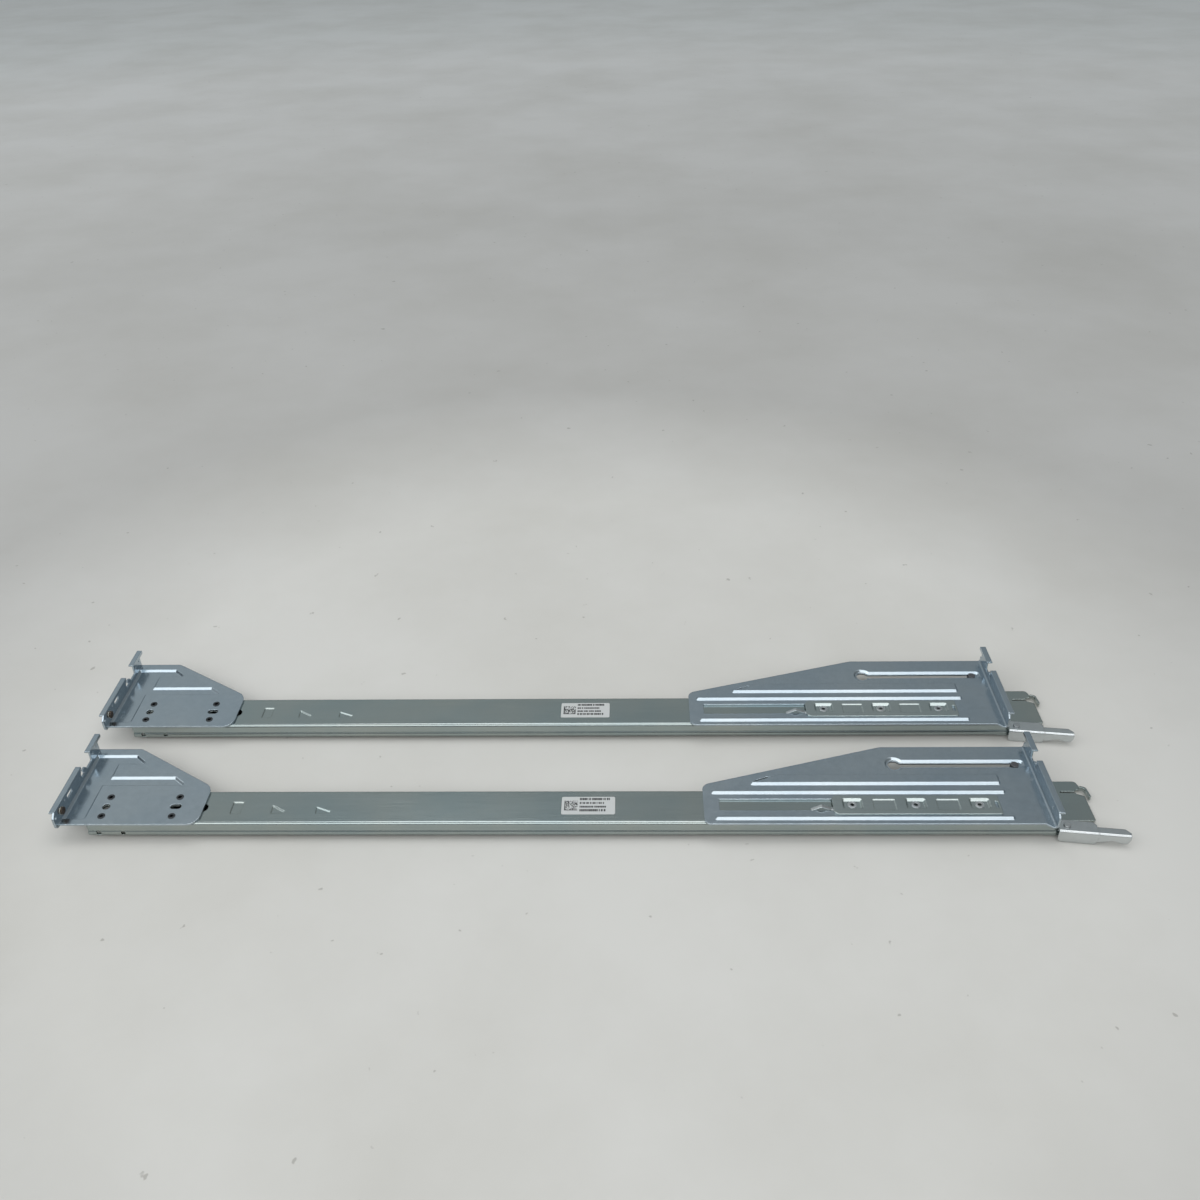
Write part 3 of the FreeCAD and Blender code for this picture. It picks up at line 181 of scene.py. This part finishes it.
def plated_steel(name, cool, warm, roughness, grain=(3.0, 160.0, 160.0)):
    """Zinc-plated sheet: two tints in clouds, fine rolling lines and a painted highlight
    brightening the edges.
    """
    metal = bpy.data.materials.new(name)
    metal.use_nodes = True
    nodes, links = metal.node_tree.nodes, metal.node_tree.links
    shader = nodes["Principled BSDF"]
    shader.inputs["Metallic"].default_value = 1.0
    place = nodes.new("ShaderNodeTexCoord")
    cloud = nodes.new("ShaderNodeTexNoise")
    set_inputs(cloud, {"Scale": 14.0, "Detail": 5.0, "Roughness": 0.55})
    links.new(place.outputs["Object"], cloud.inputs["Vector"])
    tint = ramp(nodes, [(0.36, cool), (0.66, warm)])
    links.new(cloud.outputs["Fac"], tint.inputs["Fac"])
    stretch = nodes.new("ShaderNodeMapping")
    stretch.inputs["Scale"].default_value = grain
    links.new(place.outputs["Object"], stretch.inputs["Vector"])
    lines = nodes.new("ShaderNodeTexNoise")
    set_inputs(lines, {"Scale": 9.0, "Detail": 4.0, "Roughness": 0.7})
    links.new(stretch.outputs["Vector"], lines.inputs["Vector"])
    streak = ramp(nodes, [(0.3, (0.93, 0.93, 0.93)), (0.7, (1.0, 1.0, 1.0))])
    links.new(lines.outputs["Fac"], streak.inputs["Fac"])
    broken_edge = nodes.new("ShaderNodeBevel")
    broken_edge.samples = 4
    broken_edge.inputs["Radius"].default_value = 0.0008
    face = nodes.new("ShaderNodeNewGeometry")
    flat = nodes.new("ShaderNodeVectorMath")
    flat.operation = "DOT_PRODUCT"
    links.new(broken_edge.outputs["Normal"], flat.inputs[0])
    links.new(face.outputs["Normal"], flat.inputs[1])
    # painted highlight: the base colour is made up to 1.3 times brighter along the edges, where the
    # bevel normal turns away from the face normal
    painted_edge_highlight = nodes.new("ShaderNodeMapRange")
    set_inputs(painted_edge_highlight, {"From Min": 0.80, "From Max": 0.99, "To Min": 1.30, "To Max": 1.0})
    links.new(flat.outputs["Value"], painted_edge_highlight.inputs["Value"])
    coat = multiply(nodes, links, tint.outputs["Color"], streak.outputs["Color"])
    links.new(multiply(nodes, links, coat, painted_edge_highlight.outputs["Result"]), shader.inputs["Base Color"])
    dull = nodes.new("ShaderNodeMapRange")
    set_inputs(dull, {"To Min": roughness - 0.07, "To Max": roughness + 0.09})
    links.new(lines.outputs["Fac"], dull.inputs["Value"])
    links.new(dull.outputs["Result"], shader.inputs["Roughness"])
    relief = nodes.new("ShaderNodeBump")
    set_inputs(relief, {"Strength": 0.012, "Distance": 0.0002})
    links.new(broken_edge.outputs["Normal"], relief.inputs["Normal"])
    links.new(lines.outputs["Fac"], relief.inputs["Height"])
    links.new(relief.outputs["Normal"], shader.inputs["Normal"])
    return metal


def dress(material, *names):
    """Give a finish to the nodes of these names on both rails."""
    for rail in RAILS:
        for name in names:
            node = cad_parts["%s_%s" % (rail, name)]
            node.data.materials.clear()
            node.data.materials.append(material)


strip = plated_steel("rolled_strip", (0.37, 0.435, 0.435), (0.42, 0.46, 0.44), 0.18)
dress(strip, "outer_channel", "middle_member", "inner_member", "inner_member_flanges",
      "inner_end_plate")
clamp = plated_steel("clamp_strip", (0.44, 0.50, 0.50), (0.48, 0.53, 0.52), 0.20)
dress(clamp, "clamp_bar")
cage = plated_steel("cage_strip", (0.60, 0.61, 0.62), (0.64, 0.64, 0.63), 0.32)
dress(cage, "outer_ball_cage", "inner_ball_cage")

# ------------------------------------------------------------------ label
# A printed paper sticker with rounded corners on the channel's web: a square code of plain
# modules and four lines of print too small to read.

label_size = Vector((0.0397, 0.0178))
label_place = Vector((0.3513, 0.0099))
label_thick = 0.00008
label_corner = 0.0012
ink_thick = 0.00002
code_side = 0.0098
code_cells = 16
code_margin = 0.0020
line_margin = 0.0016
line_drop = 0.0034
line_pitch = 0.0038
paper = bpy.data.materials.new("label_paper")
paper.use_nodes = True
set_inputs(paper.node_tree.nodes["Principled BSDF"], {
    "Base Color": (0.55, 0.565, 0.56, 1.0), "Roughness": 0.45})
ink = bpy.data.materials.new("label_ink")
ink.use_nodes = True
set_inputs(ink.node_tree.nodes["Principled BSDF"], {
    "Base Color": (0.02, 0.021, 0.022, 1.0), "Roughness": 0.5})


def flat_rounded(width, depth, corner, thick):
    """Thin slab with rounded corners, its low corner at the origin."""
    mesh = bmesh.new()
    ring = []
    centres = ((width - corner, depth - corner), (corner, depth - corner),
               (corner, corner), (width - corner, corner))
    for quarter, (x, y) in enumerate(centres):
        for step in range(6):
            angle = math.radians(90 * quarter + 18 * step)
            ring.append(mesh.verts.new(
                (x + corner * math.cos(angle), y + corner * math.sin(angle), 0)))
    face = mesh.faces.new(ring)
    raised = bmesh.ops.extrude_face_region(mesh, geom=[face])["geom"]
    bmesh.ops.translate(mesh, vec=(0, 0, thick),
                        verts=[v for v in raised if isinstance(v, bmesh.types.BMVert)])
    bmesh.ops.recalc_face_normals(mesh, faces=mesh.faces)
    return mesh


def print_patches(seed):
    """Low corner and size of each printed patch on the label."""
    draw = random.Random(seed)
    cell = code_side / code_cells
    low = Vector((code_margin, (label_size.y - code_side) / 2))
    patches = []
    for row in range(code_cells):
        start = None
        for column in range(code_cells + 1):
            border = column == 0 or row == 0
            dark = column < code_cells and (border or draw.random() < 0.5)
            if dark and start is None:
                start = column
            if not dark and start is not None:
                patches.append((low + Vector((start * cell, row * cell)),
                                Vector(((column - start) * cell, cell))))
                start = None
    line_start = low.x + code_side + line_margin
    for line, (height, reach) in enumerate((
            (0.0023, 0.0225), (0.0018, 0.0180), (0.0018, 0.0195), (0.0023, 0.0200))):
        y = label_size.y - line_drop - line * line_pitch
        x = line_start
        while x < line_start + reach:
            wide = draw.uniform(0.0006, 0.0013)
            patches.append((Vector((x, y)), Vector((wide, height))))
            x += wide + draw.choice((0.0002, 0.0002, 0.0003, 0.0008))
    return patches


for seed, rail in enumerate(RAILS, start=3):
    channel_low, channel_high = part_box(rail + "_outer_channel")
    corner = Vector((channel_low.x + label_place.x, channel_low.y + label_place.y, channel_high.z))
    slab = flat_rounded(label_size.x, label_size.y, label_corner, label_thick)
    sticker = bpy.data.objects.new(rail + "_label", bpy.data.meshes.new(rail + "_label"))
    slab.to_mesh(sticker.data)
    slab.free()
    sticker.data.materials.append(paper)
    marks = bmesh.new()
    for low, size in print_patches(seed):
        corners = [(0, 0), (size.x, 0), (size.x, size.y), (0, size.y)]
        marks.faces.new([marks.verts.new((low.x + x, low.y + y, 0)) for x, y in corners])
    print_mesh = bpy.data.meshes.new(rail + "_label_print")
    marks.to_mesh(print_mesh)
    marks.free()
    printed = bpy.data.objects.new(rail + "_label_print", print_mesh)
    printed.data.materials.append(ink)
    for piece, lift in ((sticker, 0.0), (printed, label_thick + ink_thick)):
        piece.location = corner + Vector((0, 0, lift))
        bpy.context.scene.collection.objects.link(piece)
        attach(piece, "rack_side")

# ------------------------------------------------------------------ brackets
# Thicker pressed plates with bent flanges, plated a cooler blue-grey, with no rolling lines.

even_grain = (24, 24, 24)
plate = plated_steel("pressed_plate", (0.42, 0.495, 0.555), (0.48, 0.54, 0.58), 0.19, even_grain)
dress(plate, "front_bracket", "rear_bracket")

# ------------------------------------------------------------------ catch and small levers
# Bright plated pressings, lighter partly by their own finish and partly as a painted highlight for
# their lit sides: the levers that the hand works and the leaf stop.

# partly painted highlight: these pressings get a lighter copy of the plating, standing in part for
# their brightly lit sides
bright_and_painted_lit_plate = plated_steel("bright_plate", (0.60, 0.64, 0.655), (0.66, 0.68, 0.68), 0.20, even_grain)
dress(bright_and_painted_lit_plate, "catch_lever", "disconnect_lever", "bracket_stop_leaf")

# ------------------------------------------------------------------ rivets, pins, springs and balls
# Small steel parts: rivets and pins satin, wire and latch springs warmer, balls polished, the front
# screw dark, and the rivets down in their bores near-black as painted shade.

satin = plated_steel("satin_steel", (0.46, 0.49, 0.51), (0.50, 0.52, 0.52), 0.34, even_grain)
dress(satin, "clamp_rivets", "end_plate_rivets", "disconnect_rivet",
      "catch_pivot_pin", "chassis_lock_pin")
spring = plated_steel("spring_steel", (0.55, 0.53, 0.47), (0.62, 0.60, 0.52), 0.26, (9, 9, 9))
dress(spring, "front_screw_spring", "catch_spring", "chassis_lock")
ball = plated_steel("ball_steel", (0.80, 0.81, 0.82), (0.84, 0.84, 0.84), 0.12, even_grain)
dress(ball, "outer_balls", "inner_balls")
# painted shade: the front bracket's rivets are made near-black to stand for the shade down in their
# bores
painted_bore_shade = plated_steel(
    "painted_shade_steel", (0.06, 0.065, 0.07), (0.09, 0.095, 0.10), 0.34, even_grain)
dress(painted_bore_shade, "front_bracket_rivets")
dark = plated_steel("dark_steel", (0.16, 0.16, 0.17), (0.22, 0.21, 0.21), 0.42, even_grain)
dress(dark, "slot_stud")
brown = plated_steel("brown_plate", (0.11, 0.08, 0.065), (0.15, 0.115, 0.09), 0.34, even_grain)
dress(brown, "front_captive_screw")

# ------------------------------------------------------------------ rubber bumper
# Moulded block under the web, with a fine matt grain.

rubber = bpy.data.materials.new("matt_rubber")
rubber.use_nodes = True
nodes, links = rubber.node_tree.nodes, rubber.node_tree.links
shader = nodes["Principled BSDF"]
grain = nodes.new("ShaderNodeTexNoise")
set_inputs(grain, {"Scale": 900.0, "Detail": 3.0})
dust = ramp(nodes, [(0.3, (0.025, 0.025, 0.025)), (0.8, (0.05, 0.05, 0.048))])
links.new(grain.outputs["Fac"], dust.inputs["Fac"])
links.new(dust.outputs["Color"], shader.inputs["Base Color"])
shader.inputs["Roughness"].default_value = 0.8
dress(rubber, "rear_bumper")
========================
▶ _Objective_: In the lines above, find each one with "piece" and list it.

▶ _The response_:
    for piece, lift in ((sticker, 0.0), (printed, label_thick + ink_thick)):
        piece.location = corner + Vector((0, 0, lift))
        bpy.context.scene.collection.objects.link(piece)
        attach(piece, "rack_side")